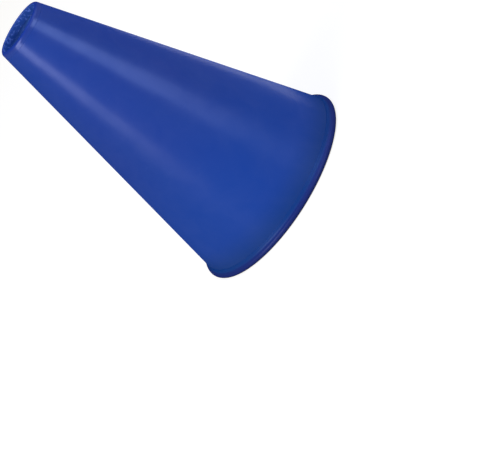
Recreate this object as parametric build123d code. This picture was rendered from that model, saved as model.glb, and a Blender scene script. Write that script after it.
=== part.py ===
from build123d import *
import math
import os

# Cheer megaphone: a straight hollow cone that stands on its wide end.
# Millimetres. +Z runs up the cone's axis from the bell to the mouth.
# The origin is on the axis, in the plane that the bell rim stands on.

# Whole object
overall_length = 200.0
mouth_outer_diameter = 39.4
bell_outer_diameter = 136.0
wall_thickness = 1.6

# Mouthpiece: a lip that carries on the cone's outside, a short straight bore, and under it a
# shoulder and a thin sleeve that sits inside the shell
lip_height = 4.0
lip_outer_round = 2.4
lip_inner_round = 0.9
mouth_bore_diameter = 33.8
bore_land_bottom = 194.5
sleeve_bottom = 189.0
sleeve_thickness = 1.9
shoulder_round = 0.3

# Bell rim: a full-round bead outside the shell, a floor under it and a lip inside it
rim_outer_diameter = 139.3
rim_height = 4.0
rim_floor = 1.0
rim_inner_lip = 1.2
rim_inner_round = 0.5

# Collar of the bell rim: the thin skirt and the hollow curve that lead from the shell to the bead
collar_top = 6.4
collar_edge = 0.35
collar_round = 2.0

# The edges that meet at the mouthpiece's parting line are broken by this much
parting_chamfer = 0.15

taper = (bell_outer_diameter - mouth_outer_diameter) / 2 / overall_length
half_angle = math.atan(taper)
radial_wall = wall_thickness / math.cos(half_angle)
shell_top = overall_length - lip_height
mouth_bore_radius = mouth_bore_diameter / 2


def outer_radius(z):
    """Radius of the cone's outside at height z."""
    return bell_outer_diameter / 2 - taper * z


def inner_radius(z):
    """Radius of the cone's inside at height z."""
    return outer_radius(z) - radial_wall


def rounded(section, corner, radius):
    """The section with its corner nearest to (radius, height) point `corner` rounded."""
    target = Vector(*corner)
    nearest = min(section.vertices(), key=lambda vertex: (Vector(*vertex) - target).length)
    return fillet(nearest, radius)


def turned(section):
    """Solid of revolution about Z from a section drawn as (radius, height)."""
    return revolve(Plane.XZ * section, Axis.Z, 360)


def make_cone_shell():
    """Conical wall, cut square to the axis at both ends."""
    outline = Polyline(
        (outer_radius(rim_floor), rim_floor),
        (outer_radius(shell_top - parting_chamfer), shell_top - parting_chamfer),
        (outer_radius(shell_top) - parting_chamfer, shell_top),
        (inner_radius(shell_top), shell_top),
        (inner_radius(rim_floor), rim_floor),
        close=True,
    )
    return turned(make_face(outline))


def make_mouthpiece():
    """Lip ring with a rounded crest, a shoulder under its bore and a sleeve inside the shell."""
    crest_outer = (outer_radius(overall_length), overall_length)
    crest_inner = (mouth_bore_radius, overall_length)
    bore_foot = (mouth_bore_radius, bore_land_bottom)
    outline = Polyline(
        (outer_radius(shell_top) - parting_chamfer, shell_top),
        (outer_radius(shell_top + parting_chamfer), shell_top + parting_chamfer),
        crest_outer,
        crest_inner,
        bore_foot,
        (inner_radius(bore_land_bottom) - sleeve_thickness, bore_land_bottom),
        (inner_radius(sleeve_bottom) - sleeve_thickness, sleeve_bottom),
        (inner_radius(sleeve_bottom), sleeve_bottom),
        (inner_radius(shell_top), shell_top),
        close=True,
    )
    section = rounded(make_face(outline), crest_outer, lip_outer_round)
    section = rounded(section, crest_inner, lip_inner_round)
    return turned(rounded(section, bore_foot, shoulder_round))


def make_bell_rim():
    """Edge trim: a bead, a channel that holds the shell, and a hollow curve between them."""
    bead_radius = rim_height / 2
    bead_centre = rim_outer_diameter / 2 - bead_radius
    inner_lip_foot = (inner_radius(0) - rim_inner_lip, 0)
    inner_lip_top = (inner_radius(rim_height) - rim_inner_lip, rim_height)
    groove_foot = (outer_radius(rim_floor), rim_floor)
    groove_foot_inner = (inner_radius(rim_floor), rim_floor)
    groove_mouth = (outer_radius(collar_top), collar_top)

    groove = make_face(
        Polyline(
            groove_foot,
            groove_mouth,
            (inner_radius(collar_top), collar_top),
            groove_foot_inner,
            close=True,
        )
    )
    channel = make_face(
        Polyline(
            inner_lip_foot,
            (bead_centre, 0),
            (outer_radius(bead_radius) + collar_edge, bead_radius),
            (outer_radius(collar_top) + collar_edge, collar_top),
            groove_mouth,
            groove_foot,
            groove_foot_inner,
            (inner_radius(rim_height), rim_height),
            inner_lip_top,
            close=True,
        )
    )
    section = channel + (Pos(bead_centre, bead_radius) * Circle(bead_radius) - groove)
    bead_meets_collar = (outer_radius(rim_height) + collar_edge, rim_height)
    section = rounded(section, bead_meets_collar, collar_round)
    section = rounded(section, inner_lip_top, rim_inner_round)
    return turned(rounded(section, inner_lip_foot, rim_inner_round))


nodes = {
    "cone_shell": make_cone_shell(),
    "mouthpiece": make_mouthpiece(),
    "bell_rim": make_bell_rim(),
}

os.makedirs("parts", exist_ok=True)
for name, solid in nodes.items():
    export_step(solid, f"parts/{name}.step")
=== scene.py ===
"""Cheer megaphone: its three moulded pieces, their plastics and the stage they stand on.

The file is laid out as an add-on and is run as a script. Lengths are in metres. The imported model
is loaded first, because the heights of every piece come from it.
"""

import math

import bmesh
import bpy
from mathutils import Euler, Matrix, Vector


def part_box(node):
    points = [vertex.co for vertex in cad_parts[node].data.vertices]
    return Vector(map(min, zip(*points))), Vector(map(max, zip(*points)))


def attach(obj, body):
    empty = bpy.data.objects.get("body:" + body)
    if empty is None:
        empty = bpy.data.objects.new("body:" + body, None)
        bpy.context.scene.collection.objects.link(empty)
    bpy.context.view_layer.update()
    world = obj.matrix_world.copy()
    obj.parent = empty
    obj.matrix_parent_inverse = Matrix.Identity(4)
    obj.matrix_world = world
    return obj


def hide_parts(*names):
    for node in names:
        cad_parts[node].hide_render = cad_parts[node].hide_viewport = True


bl_info = {
    "name": "Cheer megaphone",
    "version": (1, 0, 0),
    "blender": (4, 5, 0),
    "location": "View3D > Sidebar > Megaphone",
    "description": "Models a moulded cheer megaphone, its plastics and a soft studio round it",
    "category": "Object",
}

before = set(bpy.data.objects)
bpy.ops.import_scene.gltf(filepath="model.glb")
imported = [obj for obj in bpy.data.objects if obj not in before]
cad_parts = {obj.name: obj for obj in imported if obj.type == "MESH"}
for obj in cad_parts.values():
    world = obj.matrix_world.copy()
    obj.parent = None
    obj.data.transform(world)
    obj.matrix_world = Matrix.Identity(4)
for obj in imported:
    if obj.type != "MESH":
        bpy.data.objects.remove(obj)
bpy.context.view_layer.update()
SHELL_LOW, SHELL_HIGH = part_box("cone_shell")
MOUTH_LOW, MOUTH_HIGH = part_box("mouthpiece")
RIM_LOW, RIM_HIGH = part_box("bell_rim")

MM = 0.001

# Meshes
MERGE_DISTANCE = MM / 1000
SMOOTH_BELOW = math.radians(35)  # a sharper edge than this stays crisp
END_BAND = MM  # a short face at each end keeps the shading of the long wall even
EDGE_SEGMENTS = 3
INNER_LIP_SEGMENTS = 4
CREST_OUTER_SEGMENTS, CREST_INNER_SEGMENTS = 12, 8
BEAD_SEGMENTS, HOLLOW_SEGMENTS = 18, 8

# Patterns. A scale is in repeats per metre
FLOW_SCALE = (50, 50, 16)  # 20 mm across the flow and 60 mm along it
WAVE_SCALE = 1.6  # on the flow's own scale: 12 mm across it and 40 mm along it
SMEAR_SCALE = 65.0  # 15 mm
SMEAR_MORE, SMEAR_LESS = 1.12, 0.88  # what a smear makes of the gloss
MOTTLE_SCALE = 430.0  # 2 mm
# How strongly the bore is spotted with painted glints
PAINTED_GLINT_STRENGTH = 0.6
PEEL_SCALE = 900.0  # 1 mm
RUB_SCALE = 130.0  # 8 mm long
RUB_STRETCH = (1, 1, 14)  # and 0.5 mm wide
RUB_STRENGTH = 0.05

# Plastics
COAT_IOR = 1.49  # polypropylene
BODY_ROUGHNESS = 0.6
SOAK_STARTS, SOAK_FULL = 2.0 * MM, 2.8 * MM  # depths inside the cone's outer face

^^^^

# [TASK BRIEF]
Set down exactly what runs from the line with "imported = [obj" to the last line of the data above, including both of those lines and no others.

# [TASK ANSWER]
imported = [obj for obj in bpy.data.objects if obj not in before]
cad_parts = {obj.name: obj for obj in imported if obj.type == "MESH"}
for obj in cad_parts.values():
    world = obj.matrix_world.copy()
    obj.parent = None
    obj.data.transform(world)
    obj.matrix_world = Matrix.Identity(4)
for obj in imported:
    if obj.type != "MESH":
        bpy.data.objects.remove(obj)
bpy.context.view_layer.update()
SHELL_LOW, SHELL_HIGH = part_box("cone_shell")
MOUTH_LOW, MOUTH_HIGH = part_box("mouthpiece")
RIM_LOW, RIM_HIGH = part_box("bell_rim")

MM = 0.001

# Meshes
MERGE_DISTANCE = MM / 1000
SMOOTH_BELOW = math.radians(35)  # a sharper edge than this stays crisp
END_BAND = MM  # a short face at each end keeps the shading of the long wall even
EDGE_SEGMENTS = 3
INNER_LIP_SEGMENTS = 4
CREST_OUTER_SEGMENTS, CREST_INNER_SEGMENTS = 12, 8
BEAD_SEGMENTS, HOLLOW_SEGMENTS = 18, 8

# Patterns. A scale is in repeats per metre
FLOW_SCALE = (50, 50, 16)  # 20 mm across the flow and 60 mm along it
WAVE_SCALE = 1.6  # on the flow's own scale: 12 mm across it and 40 mm along it
SMEAR_SCALE = 65.0  # 15 mm
SMEAR_MORE, SMEAR_LESS = 1.12, 0.88  # what a smear makes of the gloss
MOTTLE_SCALE = 430.0  # 2 mm
# How strongly the bore is spotted with painted glints
PAINTED_GLINT_STRENGTH = 0.6
PEEL_SCALE = 900.0  # 1 mm
RUB_SCALE = 130.0  # 8 mm long
RUB_STRETCH = (1, 1, 14)  # and 0.5 mm wide
RUB_STRENGTH = 0.05

# Plastics
COAT_IOR = 1.49  # polypropylene
BODY_ROUGHNESS = 0.6
SOAK_STARTS, SOAK_FULL = 2.0 * MM, 2.8 * MM  # depths inside the cone's outer face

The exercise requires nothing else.